Aim:
From the line with "for node in" to the line with "tree.nodes.clear()", both lines included, set down exactly those lines, please, and no others.

Task inputs:
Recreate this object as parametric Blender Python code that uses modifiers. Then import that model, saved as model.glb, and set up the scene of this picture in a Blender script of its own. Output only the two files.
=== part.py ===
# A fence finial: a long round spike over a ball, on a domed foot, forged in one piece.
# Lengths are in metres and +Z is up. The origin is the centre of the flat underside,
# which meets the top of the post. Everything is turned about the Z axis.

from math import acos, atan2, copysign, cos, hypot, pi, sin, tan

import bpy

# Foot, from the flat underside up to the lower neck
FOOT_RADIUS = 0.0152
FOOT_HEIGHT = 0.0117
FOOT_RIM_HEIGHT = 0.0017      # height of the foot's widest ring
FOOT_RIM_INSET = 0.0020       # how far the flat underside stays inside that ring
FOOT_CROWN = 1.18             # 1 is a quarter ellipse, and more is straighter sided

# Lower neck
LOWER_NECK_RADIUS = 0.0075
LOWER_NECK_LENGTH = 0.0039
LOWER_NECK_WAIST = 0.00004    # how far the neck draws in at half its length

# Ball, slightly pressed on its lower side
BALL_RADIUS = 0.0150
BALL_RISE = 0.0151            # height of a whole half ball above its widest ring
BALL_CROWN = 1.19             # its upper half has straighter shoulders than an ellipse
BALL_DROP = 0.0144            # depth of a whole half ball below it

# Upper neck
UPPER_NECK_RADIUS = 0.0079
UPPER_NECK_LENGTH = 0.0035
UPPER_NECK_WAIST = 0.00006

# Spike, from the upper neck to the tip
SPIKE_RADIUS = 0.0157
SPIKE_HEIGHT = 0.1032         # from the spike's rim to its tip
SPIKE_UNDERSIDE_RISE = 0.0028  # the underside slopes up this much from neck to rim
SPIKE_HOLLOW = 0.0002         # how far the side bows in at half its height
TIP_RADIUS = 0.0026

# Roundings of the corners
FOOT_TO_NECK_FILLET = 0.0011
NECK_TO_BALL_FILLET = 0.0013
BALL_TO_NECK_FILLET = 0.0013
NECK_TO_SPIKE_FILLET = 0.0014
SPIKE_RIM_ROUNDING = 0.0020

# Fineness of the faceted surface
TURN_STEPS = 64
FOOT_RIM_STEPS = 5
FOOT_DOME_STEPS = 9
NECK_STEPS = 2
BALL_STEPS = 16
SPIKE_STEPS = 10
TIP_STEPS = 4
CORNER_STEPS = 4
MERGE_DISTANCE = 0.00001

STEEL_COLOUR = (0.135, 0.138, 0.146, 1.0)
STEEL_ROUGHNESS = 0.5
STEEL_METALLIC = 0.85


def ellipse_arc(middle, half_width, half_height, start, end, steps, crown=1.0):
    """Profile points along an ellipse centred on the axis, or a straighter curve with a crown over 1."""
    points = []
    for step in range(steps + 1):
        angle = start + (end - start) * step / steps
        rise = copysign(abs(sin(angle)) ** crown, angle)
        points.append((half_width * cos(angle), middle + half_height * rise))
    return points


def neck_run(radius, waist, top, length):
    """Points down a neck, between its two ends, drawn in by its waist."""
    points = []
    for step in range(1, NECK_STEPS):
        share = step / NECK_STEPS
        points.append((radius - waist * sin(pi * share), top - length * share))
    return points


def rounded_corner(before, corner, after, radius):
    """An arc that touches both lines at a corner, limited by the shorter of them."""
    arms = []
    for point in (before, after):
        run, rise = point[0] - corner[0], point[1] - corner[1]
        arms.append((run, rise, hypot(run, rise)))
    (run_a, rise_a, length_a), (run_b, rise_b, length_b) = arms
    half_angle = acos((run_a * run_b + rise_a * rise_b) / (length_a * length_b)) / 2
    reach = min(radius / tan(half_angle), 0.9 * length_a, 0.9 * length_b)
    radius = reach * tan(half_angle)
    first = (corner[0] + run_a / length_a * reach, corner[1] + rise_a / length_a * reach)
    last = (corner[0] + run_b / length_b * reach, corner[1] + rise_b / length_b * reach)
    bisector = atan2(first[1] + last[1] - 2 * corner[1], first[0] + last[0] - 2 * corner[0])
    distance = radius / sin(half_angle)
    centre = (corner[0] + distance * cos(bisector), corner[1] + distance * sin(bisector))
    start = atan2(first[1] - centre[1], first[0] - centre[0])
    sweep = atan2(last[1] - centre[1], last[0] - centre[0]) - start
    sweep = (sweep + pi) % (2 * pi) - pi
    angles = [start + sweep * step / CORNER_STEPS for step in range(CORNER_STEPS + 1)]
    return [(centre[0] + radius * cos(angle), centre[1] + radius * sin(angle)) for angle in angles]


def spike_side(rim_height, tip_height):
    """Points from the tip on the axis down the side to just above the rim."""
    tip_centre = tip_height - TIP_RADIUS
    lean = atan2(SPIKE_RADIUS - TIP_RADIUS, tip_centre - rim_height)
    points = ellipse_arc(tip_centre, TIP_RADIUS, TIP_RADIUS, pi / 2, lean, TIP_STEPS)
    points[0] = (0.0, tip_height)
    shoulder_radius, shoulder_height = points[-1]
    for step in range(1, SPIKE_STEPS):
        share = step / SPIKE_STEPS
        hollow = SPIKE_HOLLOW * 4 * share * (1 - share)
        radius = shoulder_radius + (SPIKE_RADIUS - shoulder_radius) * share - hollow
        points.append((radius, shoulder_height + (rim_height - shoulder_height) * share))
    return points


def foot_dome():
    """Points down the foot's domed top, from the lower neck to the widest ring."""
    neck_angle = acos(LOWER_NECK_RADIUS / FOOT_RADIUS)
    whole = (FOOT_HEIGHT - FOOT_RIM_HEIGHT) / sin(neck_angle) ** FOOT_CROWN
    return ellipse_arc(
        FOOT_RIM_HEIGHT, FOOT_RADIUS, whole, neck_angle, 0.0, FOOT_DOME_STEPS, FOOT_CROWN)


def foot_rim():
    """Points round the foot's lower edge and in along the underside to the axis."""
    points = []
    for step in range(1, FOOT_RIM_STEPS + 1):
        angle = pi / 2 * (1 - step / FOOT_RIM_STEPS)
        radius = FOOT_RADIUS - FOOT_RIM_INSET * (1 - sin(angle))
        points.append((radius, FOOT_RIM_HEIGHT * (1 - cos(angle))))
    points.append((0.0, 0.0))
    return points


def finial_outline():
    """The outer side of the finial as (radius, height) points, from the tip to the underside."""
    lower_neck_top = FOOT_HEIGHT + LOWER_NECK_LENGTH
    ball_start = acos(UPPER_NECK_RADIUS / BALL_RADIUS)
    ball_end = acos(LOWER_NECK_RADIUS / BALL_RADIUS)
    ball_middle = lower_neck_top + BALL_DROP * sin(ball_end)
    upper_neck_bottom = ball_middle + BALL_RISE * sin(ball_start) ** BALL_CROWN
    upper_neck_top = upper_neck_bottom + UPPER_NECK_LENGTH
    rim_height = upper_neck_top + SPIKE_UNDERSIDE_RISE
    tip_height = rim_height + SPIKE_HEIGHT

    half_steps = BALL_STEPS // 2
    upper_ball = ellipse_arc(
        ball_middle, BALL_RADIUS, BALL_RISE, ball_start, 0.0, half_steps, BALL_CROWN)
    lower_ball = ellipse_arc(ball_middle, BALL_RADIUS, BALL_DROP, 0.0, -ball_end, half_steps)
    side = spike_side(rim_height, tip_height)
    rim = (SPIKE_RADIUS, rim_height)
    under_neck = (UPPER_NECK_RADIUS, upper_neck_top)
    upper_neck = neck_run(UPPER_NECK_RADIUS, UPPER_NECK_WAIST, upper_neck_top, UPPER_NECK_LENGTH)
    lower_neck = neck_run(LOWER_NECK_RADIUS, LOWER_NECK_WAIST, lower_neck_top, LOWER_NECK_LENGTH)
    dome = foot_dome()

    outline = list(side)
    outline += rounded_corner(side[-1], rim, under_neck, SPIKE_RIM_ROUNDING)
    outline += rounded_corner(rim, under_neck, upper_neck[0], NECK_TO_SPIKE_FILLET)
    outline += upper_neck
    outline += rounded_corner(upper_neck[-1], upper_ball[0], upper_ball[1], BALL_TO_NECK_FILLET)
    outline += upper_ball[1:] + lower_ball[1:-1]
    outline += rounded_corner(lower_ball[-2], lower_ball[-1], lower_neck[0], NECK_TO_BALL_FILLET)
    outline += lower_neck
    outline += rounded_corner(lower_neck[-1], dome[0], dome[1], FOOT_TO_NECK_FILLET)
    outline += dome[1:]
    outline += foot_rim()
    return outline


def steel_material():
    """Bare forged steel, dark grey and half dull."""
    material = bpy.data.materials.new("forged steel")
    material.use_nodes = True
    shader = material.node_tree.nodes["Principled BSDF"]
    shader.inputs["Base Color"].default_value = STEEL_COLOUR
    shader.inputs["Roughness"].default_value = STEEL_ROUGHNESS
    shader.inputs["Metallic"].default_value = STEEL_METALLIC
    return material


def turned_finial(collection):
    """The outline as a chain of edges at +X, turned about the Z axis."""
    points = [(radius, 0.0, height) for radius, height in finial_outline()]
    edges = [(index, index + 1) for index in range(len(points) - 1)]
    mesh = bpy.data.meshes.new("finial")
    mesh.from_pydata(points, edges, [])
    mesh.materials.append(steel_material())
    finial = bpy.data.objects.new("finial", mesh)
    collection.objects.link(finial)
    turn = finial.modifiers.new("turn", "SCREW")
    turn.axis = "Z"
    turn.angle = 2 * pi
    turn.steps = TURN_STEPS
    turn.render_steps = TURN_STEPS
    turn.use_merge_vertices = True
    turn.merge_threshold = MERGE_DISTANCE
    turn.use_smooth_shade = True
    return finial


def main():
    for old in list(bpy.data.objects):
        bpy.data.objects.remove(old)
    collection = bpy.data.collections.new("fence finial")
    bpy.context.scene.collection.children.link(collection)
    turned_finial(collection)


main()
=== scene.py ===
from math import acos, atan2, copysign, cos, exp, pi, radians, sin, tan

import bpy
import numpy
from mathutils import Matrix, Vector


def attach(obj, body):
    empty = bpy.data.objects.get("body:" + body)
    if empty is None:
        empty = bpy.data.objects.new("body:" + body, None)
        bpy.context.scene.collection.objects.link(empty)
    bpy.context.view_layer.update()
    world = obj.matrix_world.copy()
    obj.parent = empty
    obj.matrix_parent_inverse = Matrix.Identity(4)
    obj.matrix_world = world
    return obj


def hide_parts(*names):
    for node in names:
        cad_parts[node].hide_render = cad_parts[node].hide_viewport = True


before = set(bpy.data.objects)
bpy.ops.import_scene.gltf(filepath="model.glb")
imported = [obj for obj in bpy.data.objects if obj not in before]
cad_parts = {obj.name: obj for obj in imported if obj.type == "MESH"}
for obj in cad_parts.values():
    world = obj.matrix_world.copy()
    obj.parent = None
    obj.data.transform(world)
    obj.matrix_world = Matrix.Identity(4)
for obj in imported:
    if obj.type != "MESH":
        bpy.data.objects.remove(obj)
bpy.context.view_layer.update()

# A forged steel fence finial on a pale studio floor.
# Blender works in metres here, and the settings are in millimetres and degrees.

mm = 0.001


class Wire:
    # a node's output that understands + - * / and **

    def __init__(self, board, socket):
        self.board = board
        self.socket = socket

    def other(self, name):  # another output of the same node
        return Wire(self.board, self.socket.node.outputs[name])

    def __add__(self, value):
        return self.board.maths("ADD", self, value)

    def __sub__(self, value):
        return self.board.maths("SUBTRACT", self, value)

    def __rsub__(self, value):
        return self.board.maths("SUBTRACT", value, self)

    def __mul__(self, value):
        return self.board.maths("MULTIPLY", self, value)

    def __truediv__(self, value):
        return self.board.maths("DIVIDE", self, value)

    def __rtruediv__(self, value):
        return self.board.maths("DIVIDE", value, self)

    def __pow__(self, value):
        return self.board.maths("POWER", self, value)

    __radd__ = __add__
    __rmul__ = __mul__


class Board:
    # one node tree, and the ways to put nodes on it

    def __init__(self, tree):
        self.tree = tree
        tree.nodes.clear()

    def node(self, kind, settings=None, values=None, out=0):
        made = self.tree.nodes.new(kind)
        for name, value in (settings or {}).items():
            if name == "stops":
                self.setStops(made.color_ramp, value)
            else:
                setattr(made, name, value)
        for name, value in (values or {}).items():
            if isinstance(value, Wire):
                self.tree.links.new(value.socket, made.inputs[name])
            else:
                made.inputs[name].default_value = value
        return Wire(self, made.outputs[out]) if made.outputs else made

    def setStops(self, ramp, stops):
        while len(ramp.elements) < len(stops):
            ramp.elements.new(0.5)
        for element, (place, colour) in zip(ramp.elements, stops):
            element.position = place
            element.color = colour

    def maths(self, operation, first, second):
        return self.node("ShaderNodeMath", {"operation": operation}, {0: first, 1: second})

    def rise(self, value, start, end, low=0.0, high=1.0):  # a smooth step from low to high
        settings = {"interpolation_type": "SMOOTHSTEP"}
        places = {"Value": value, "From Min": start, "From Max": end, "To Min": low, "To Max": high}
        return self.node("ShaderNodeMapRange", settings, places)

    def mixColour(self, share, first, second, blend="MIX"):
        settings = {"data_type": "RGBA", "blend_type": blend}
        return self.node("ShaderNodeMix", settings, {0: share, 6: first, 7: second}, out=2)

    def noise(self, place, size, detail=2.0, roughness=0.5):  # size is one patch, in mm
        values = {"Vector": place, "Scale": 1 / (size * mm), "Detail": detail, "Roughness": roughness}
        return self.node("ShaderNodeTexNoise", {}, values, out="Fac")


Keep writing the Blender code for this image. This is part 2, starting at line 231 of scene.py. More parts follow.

Task response:
    for node in names:
        cad_parts[node].hide_render = cad_parts[node].hide_viewport = True


before = set(bpy.data.objects)
bpy.ops.import_scene.gltf(filepath="model.glb")
imported = [obj for obj in bpy.data.objects if obj not in before]
cad_parts = {obj.name: obj for obj in imported if obj.type == "MESH"}
for obj in cad_parts.values():
    world = obj.matrix_world.copy()
    obj.parent = None
    obj.data.transform(world)
    obj.matrix_world = Matrix.Identity(4)
for obj in imported:
    if obj.type != "MESH":
        bpy.data.objects.remove(obj)
bpy.context.view_layer.update()

# A forged steel fence finial on a pale studio floor.
# Blender works in metres here, and the settings are in millimetres and degrees.

mm = 0.001


class Wire:
    # a node's output that understands + - * / and **

    def __init__(self, board, socket):
        self.board = board
        self.socket = socket

    def other(self, name):  # another output of the same node
        return Wire(self.board, self.socket.node.outputs[name])

    def __add__(self, value):
        return self.board.maths("ADD", self, value)

    def __sub__(self, value):
        return self.board.maths("SUBTRACT", self, value)

    def __rsub__(self, value):
        return self.board.maths("SUBTRACT", value, self)

    def __mul__(self, value):
        return self.board.maths("MULTIPLY", self, value)

    def __truediv__(self, value):
        return self.board.maths("DIVIDE", self, value)

    def __rtruediv__(self, value):
        return self.board.maths("DIVIDE", value, self)

    def __pow__(self, value):
        return self.board.maths("POWER", self, value)

    __radd__ = __add__
    __rmul__ = __mul__


class Board:
    # one node tree, and the ways to put nodes on it

    def __init__(self, tree):
        self.tree = tree
        tree.nodes.clear()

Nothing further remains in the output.